[Scripts that build objects]
▬▬▬▬▬▬

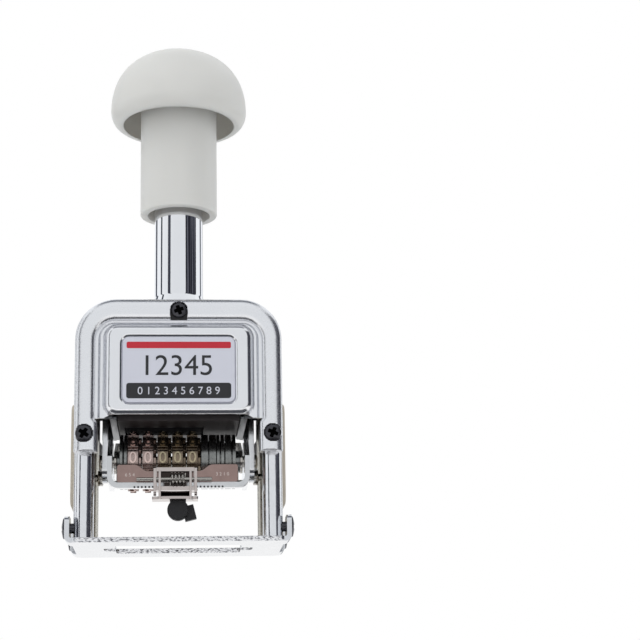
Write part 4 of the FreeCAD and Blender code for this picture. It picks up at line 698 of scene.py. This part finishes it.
def figures(wheel, sizes):
    """Ten raised figures bent round a wheel: x along the shaft, angle = place + height / radius, mirrored to print."""
    low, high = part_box(f"{wheel}_wheel")
    middle = low[0] / MM + WHEEL_WIDTH / 2
    parts = []
    for count in range(10):
        mesh, points = lettering(str((count + 5) % 10), TYPE_RISE)
        wide = np.ptp(points[:, 0])
        angle = math.radians(36 * count) + points[:, 1] * sizes.figure_height / 9.4
        radius = TYPE_RADIUS + points[:, 2]
        x = middle + points[:, 0] * min(sizes.figure_width / wide, sizes.figure_height)
        parts.append((mesh, np.stack([x, radius * np.cos(angle), AXIS_Z + radius * np.sin(angle)], -1)))
    return gather(parts, f"{wheel}_figures")


def printed(text, x, z, height, y):
    """Figures printed on a face that looks to the front."""
    mesh, points = lettering(text, 1.0)
    return mesh, np.stack([x + points[:, 0] * height, y + 0.005 - PRINT_DEPTH * points[:, 2], z + points[:, 1] * height], -1)


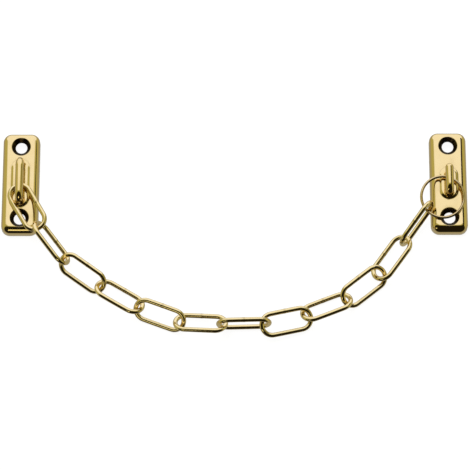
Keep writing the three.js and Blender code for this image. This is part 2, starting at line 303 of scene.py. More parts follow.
def brass_material(name, colour, gloss, place_name=None, along=1, film=None, skins=False):
    """Polished brass with clouded lacquer, hairline marks, and a brown mark where the attribute named by
    `film` says: real tarnish at a weld, and painted shade with some tarnish at the pad's foot and in the
    rivet holes.

    Sheet has two more skins: a near-black skin in its countersinks, partly real oxide and partly painted
    shade, and a raw back.
    """
    finish = settings().finish
    material = bpy.data.materials.new(name)
    material.use_nodes = True
    graph = Graph(material.node_tree)
    shader = material.node_tree.nodes["Principled BSDF"]
    if place_name is None:
        place = graph.add("ShaderNodeTexCoord", output="Object")
    else:
        place = graph.add("ShaderNodeAttribute", {"attribute_name": place_name}, output="Vector")

    cloud = graph.noise(place, CLOUD_SCALE, 3, 0.55)
    smear = graph.noise(graph.stretched(place, SMEAR_SCALE), 1, 4, 0.6)
    hairs = fine_lines(graph, place, along, HAIR_SCALE, 0.62)
    pits = graph.ramp(graph.noise(place, PIT_SCALE, 2), 0.70, 0.78)

    clouded = rgba([share * fade for share, fade in zip(colour, CLOUD_TINT)])
    tint = graph.blend(graph.ramp(cloud, 0.35, 0.7) * 0.35, rgba(colour), clouded)
    stain = graph.ramp(smear, 0.56, 0.74) * 0.10 + pits * 0.25
    # Painted shade with some tarnish: the film mark browns the pad's foot and the rivet holes. At a link's
    # weld it is real film.
    if film is not None:
        stain = stain + graph.mark(film) * graph.ramp(cloud, 0.2, 0.6, 0.65, 1.0)
    tint = graph.blend(stain, tint, rgba(finish.tarnish_and_shade))
    rough = gloss + graph.ramp(smear, 0.4, 0.75) * 0.05 + hairs * 0.05 + stain * 0.12
    bump = hairs * -0.25 + graph.noise(place, RIPPLE_SCALE, 3) * 0.10 + pits * -0.8
    if skins:
        grain = graph.noise(place, GRAIN_SCALE, 4, 0.65)
        # The oxide mark paints the countersinks near black: painted shade with some real oxide.
        oxide = graph.mark("oxide")
        raw = graph.mark("raw")
        film_tint = rgba(finish.tarnish_and_shade)
        oxide_and_shade_tint = graph.blend(graph.ramp(grain, 0.45, 0.75) * 0.5, rgba(finish.oxide), film_tint)
        raw_tint = graph.blend(graph.ramp(grain, 0.35, 0.7) * 0.5, rgba(finish.raw), film_tint)
        tint = graph.blend(raw, graph.blend(oxide, tint, oxide_and_shade_tint), raw_tint)
        rough = rough + oxide * 0.22 + raw * 0.3
        bump = bump + (oxide + raw) * grain * 0.8
    normal = graph.add("ShaderNodeBump", None, {"Strength": 0.12, "Distance": 0.00002, "Height": bump})

    for socket, value in (("Base Color", tint), ("Roughness", rough), ("Normal", normal)):
        material.node_tree.links.new(value.socket, shader.inputs[socket])
    shader.inputs["Metallic"].default_value = 1.0
    shader.inputs["Coat Weight"].default_value = 0.12
    shader.inputs["Coat Roughness"].default_value = 0.04
    return material


# ---------------------------------------------------------------- surfaces


class Surface:
    """A closed mesh that is gathered from strips between loops and from flat fills."""

    # The first two marks carry painted shade besides real tarnish and oxide. The last is the raw back's
    # finish.
    MARKS = ("film", "oxide", "raw")

    def __init__(self):
        self.mesh = bmesh.new()
        self.layers = {mark: self.mesh.verts.layers.float.new(mark) for mark in self.MARKS}

    def point(self, place, marks):
        vertex = self.mesh.verts.new(place)
        for mark, value in marks.items():
            vertex[self.layers[mark]] = value
        return vertex

    def strip(self, loops, marks=None):
        """Faces between closed loops that all have the same number of points."""
        marks = marks or [{}] * len(loops)
        rows = [[self.point(p, mark) for p in loop] for loop, mark in zip(loops, marks)]
        for below, above in zip(rows, rows[1:]):
            for k in range(len(below)):
                last = k - 1
                self.mesh.faces.new((below[last], below[k], above[k], above[last]))

    def fan(self, loop, middle):
        """Closes a loop with triangles to a point."""
        top = self.point(middle, {})
        ring = [self.point(p, {}) for p in loop]
        for k in range(len(ring)):
            self.mesh.faces.new((ring[k - 1], ring[k], top))

    def fill(self, loops, height, inside, spare, marks=None):
        """Fills the region between loops. `height` gives the height above any point of it.

        `inside` says whether a point is in the region, and `spare` are more points to spread in it.
        """
        points = [Vector(p[:2]) for loop in loops for p in loop]
        edges = []
        start = 0
        for loop in loops:
            count = len(loop)
            edges += [(start + k, start + (k + 1) % count) for k in range(count)]
            start += count
        points += [Vector(p) for p in spare if inside(*p, 0.45 * MM)]
        made = delaunay_2d_cdt(points, edges, [], 0, 1e-9)
        vertices = [self.point((p.x, p.y, height(p.x, p.y)), marks or {}) for p in made[0]]
        for corners in made[2]:
            centre = sum((made[0][k] for k in corners), Vector((0, 0))) / len(corners)
            if inside(centre.x, centre.y, 0):
                self.mesh.faces.new([vertices[k] for k in corners])

    def piece(self, name, material, place=Vector((0, 0, 0)), shape=None):
        """The finished object. `shape` moves a point, after which the whole is put in its place."""
        bmesh.ops.remove_doubles(self.mesh, verts=self.mesh.verts, dist=1e-6)
        loose = [v for v in self.mesh.verts if not v.link_faces]
        bmesh.ops.delete(self.mesh, geom=loose, context="VERTS")
        for vertex in self.mesh.verts:
            if shape:
                vertex.co = shape(vertex.co)
            vertex.co += place
        bmesh.ops.recalc_face_normals(self.mesh, faces=self.mesh.faces)
        data = bpy.data.meshes.new(name)
        self.mesh.to_mesh(data)
        self.mesh.free()
        data.materials.append(material)
        data.shade_smooth()
        made = bpy.data.objects.new(name, data)
        bpy.context.scene.collection.objects.link(made)
        return made


def box_distance(x, y, half_width, half_length, radius):
    """How far a point is outside a rectangle with round corners; less than nothing inside it."""
    dx = abs(x) - half_width + radius
    dy = abs(y) - half_length + radius
    return math.hypot(max(dx, 0), max(dy, 0)) + min(max(dx, dy), 0) - radius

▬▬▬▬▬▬

Problem to solve | Locate all lines holding the word "parts", then copy them out.

Correct result |
    parts = []
        parts.append((mesh, np.stack([x, radius * np.cos(angle), AXIS_Z + radius * np.sin(angle)], -1)))
    return gather(parts, f"{wheel}_figures")
Keep writing the three.js and Blender code for this image. This is part 2, starting at line 303 of scene.py. More parts follow.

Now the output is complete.